(Etudiants d’origine pakistanaise à Londres)
Sujet tabou en France, le comptage de la population par les origines ne l’est pas au Royaume-Uni. Le centre de recherches Policy Exchange évalue la transformation de la population britannique au cours des décennies à venir : un citoyen sur trois sera originaire d’un pays du Sud (contre un sur sept aujourd’hui).
Dans son étude « Un portrait du Royaume-Uni aujourd’hui » parue ces jours-ci, Rishi Sunak et Saratha Rajeswaran, les auteurs, avertissent : « le visage du Royaume-Uni a changé » . Deux des « héros qui ont contribué au triomphe britannique lors des JO de Londres en 2012 » sont un immigrant somalien, Mo Farah, et une « métisse venue du Yorkshire », Jessica Ennis, qui « ont conquis l’âme de la nation et sont devenus les représentants de l’incroyable diversité britannique ».
Pour eux, la population issue de pays non européens – Inde, Pakistan, Bangladesh, ressortissants des pays d’Afrique noire ou des Caraïbes, principalement – va doubler d’ici à 2050. La part de cette population pourrait passer de 14 % aujourd’hui à environ 30 % (16 millions) en 2050.

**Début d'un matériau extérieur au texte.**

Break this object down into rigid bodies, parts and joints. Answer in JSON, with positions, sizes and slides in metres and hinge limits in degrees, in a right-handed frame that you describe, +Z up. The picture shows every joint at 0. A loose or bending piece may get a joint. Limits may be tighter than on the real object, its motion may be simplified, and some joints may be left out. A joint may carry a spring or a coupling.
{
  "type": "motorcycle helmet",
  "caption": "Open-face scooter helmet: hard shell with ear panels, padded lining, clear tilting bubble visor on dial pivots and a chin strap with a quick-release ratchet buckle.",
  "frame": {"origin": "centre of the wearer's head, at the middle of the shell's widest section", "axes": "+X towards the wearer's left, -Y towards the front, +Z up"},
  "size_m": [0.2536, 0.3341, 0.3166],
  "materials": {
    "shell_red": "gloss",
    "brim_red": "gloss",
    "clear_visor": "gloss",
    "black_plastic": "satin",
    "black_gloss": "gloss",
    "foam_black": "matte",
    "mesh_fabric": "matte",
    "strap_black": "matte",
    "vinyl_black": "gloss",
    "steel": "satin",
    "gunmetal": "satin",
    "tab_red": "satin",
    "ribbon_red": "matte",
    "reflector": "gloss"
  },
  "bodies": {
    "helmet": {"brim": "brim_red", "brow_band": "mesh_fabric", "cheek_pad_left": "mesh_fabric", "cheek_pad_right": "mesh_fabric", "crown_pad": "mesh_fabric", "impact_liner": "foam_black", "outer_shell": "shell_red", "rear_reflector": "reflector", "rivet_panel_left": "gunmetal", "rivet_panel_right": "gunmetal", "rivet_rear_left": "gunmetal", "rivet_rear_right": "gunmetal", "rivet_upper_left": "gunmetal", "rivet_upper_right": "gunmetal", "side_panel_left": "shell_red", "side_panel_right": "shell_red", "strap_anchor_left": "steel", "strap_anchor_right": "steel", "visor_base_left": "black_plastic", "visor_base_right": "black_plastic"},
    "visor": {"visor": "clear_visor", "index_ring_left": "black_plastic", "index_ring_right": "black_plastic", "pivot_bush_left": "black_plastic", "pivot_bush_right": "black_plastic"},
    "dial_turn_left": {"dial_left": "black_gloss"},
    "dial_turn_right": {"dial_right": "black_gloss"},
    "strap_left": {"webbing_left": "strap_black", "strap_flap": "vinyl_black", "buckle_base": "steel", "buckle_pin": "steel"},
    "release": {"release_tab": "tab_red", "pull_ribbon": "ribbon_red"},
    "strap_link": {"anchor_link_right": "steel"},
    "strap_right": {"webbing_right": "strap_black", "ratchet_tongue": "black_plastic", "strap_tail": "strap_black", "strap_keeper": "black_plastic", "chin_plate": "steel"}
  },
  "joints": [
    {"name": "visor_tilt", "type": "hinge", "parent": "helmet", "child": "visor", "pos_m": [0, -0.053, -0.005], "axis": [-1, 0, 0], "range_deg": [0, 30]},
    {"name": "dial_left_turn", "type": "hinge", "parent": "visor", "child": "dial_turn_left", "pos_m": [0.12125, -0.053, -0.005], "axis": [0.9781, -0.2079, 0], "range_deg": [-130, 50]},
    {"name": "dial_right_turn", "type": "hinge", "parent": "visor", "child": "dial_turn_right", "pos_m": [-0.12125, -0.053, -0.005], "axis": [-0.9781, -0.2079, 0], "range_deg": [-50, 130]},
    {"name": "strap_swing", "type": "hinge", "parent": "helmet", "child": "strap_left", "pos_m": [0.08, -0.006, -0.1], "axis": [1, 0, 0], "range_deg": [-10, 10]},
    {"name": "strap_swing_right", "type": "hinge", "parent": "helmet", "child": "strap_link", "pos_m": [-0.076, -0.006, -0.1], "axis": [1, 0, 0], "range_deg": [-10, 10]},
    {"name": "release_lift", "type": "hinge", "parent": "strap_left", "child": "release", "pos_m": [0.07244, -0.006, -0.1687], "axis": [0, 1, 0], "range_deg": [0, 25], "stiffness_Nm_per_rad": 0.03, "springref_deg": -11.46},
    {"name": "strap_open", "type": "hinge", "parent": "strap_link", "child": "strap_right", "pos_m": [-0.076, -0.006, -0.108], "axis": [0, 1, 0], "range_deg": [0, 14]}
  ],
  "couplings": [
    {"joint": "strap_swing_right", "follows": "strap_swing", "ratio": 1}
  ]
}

Pour N. Lacube (1), cette croissance s’explique par la jeunesse de cette population et son dynamisme démographique. L’âge médian des Bangladais est de 22 ans, celui des « Blancs » est de 39 ans. « Selon les chiffres du dernier recensement, les non-Blancs ont dépassé en nombre les Blancs à Londres dans tous les groupes de population de moins de 20 ans », écrivent Rishi Sunak et Saratha Rajeswaran, cités par N. Lacube qui relève aussi que déjà, sur les dix dernières années, la population blanche est restée environ au même niveau (autour de 50 millions), quand la population des minorités ethniques doublait de taille.

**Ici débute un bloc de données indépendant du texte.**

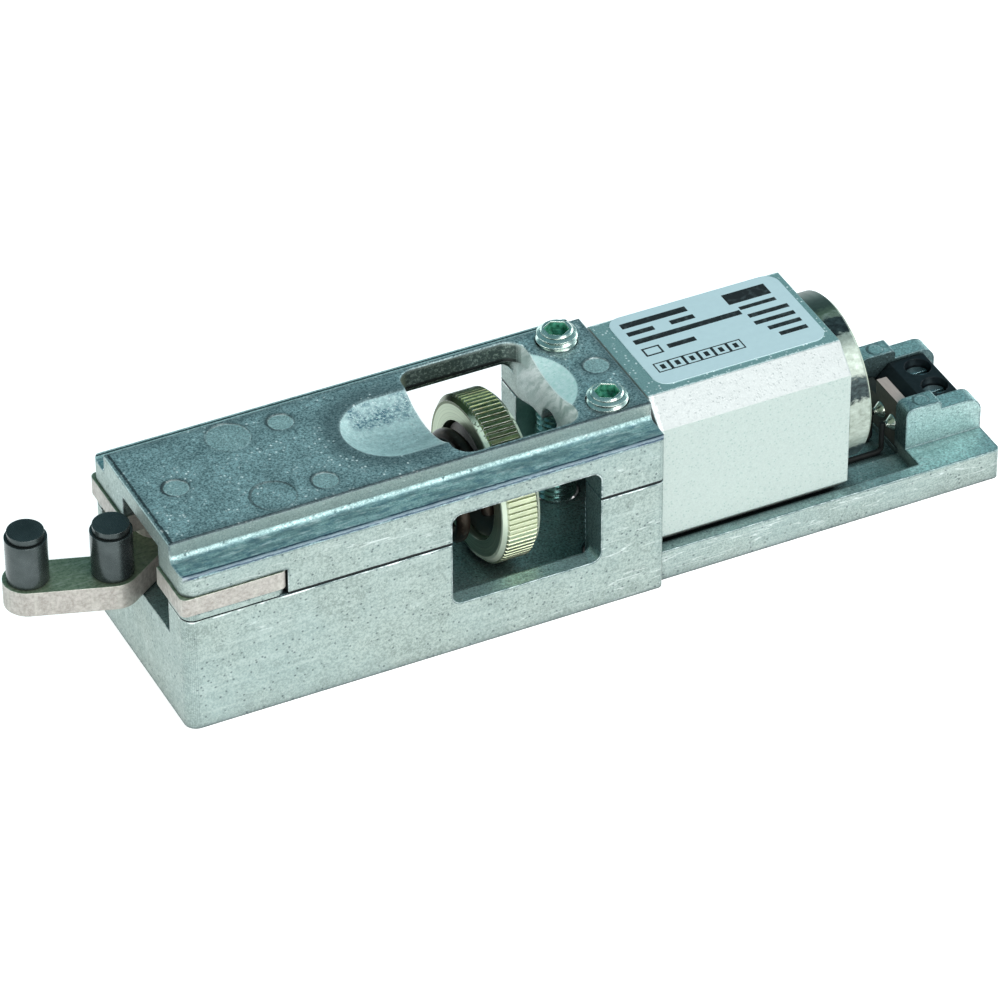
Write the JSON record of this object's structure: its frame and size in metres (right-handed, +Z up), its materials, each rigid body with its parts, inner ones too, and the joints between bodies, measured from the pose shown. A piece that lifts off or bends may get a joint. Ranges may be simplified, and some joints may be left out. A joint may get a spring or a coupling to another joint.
{
  "type": "electromagnetic door holder",
  "caption": "Electromagnetic door holder for a slide rail: cast body with catch rollers on a lever, spring with knurled adjusting wheel, holding magnet and terminal block.",
  "frame": {"origin": "on the underside, in the middle of its width, below the plane where the casting ends and the magnet begins", "axes": "+X towards the terminals, +Y towards the far side, +Z up through the set screws"},
  "size_m": [0.1468, 0.032, 0.0313],
  "materials": {
    "casting": "as cast, grainy",
    "plated_plate": "zinc plated, satin",
    "dark_steel": "blackened, glossy",
    "plain_steel": "turned",
    "spring_steel": "oiled, dark",
    "yellow_zinc": "yellow passivated zinc",
    "nickel": "nickel plated, bright",
    "silver_paint": "fine textured silver paint",
    "bobbin_plastic": "moulded",
    "copper": "enamelled wire",
    "label": "printed film",
    "zinc_screw": "zinc plated",
    "board": "glass fibre laminate",
    "black_plastic": "moulded",
    "solder": "tin solder",
    "lead_insulation": "insulation"
  },
  "bodies": {
    "body": {"upper_casting": "casting", "lower_casting": "casting", "guide_plate": "plated_plate", "pivot_pin": "plain_steel", "compression_spring": "spring_steel", "coil_housing": "silver_paint", "pole_core": "plain_steel", "coil_bobbin": "bobbin_plastic", "coil_winding": "copper", "rating_label": "label", "set_screw_front": "zinc_screw", "set_screw_rear": "zinc_screw", "assembly_screws": "zinc_screw", "magnet_screws": "zinc_screw", "circuit_board": "board", "terminal_block": "black_plastic", "terminal_screws": "zinc_screw", "wire_clamps": "plain_steel", "terminal_pins": "solder", "coil_leads": "lead_insulation"},
    "armature": {"armature_disc": "nickel", "spindle": "plain_steel", "spindle_nut": "zinc_screw"},
    "wheel_seat": {"spring_washer": "plain_steel"},
    "wheel": {"adjusting_wheel": "yellow_zinc"},
    "catch": {"catch_lever": "plated_plate", "roller_pins": "dark_steel"},
    "inner_roller": {"inner_roller": "dark_steel"},
    "outer_roller": {"outer_roller": "dark_steel"},
    "thrust": {"thrust_piece": "plain_steel"}
  },
  "joints": [
    {"name": "armature_release", "type": "slide", "parent": "body", "child": "armature", "axis": [1, 0, 0], "range_m": [0, 0.004], "deforming": ["compression_spring"]},
    {"name": "wheel_travel", "type": "slide", "parent": "armature", "child": "wheel_seat", "axis": [1, 0, 0], "range_m": [-0.003, 0.003], "deforming": ["compression_spring"]},
    {"name": "wheel_turn", "type": "hinge", "parent": "wheel_seat", "child": "wheel", "pos_m": [-0.0203, 0, 0.0158], "axis": [1, 0, 0], "range_deg": [-1080, 1080]},
    {"name": "catch_swing", "type": "hinge", "parent": "body", "child": "catch", "pos_m": [-0.0662, 0.008, 0.0158], "axis": [0, 0, 1], "range_deg": [0, 10], "stiffness_Nm_per_rad": 0.72},
    {"name": "thrust_slide", "type": "slide", "parent": "body", "child": "thrust", "axis": [1, 0, 0], "range_m": [0, 0.0015], "deforming": ["compression_spring"]},
    {"name": "inner_roller_spin", "type": "hinge", "parent": "catch", "child": "inner_roller", "pos_m": [-0.0768, 0.0006, 0.0214], "axis": [0, 0, 1], "continuous": true},
    {"name": "outer_roller_spin", "type": "hinge", "parent": "catch", "child": "outer_roller", "pos_m": [-0.0879, 0.0043, 0.0214], "axis": [0, 0, 1], "continuous": true}
  ],
  "couplings": [
    {"joint": "wheel_travel", "follows": "wheel_turn", "m_per_rad": 0.00015915},
    {"joint": "thrust_slide", "follows": "catch_swing", "m_per_rad": 0.0085}
  ]
}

La première conséquence est électorale, les Britanniques d’origine africaine ou asiatique votent travailliste : « à 68 % lors des dernières élections en 2010, qui ont porté au pouvoir le gouvernement de David Cameron, grâce au vote des Blancs (37 % ont voté conservateur). » A Londres, Birmingham et Manchester, les Britanniques « colorés » représentent la moitié de tous ceux qui sont au Royaume-Uni. Ce qui signifie aussi qu’il faut des services sociaux plus étoffés : la population est plus pauvre que la moyenne. Le chômage frappe 6,6 % des Blancs, mais 8,1 % des Indiens, 14,8 % des Caribéens, 15,3 % des Pakistanais, 17,7 % des Bangladais, et 18,3 % des Africains.
Enfin, l’éducation est un autre défi pour Policy Exchange. « La population blanche commence à rester en arrière par rapport aux autres groupes ethniques ». Surtout après le bac : quand 70 % des Indiens, 66 % des Africains, 63 % des Bangladais, 62 % des Pakistanais et 53 % des Caribéens entreprennent des études supérieures, seuls 43 % des Britanniques blancs font de même.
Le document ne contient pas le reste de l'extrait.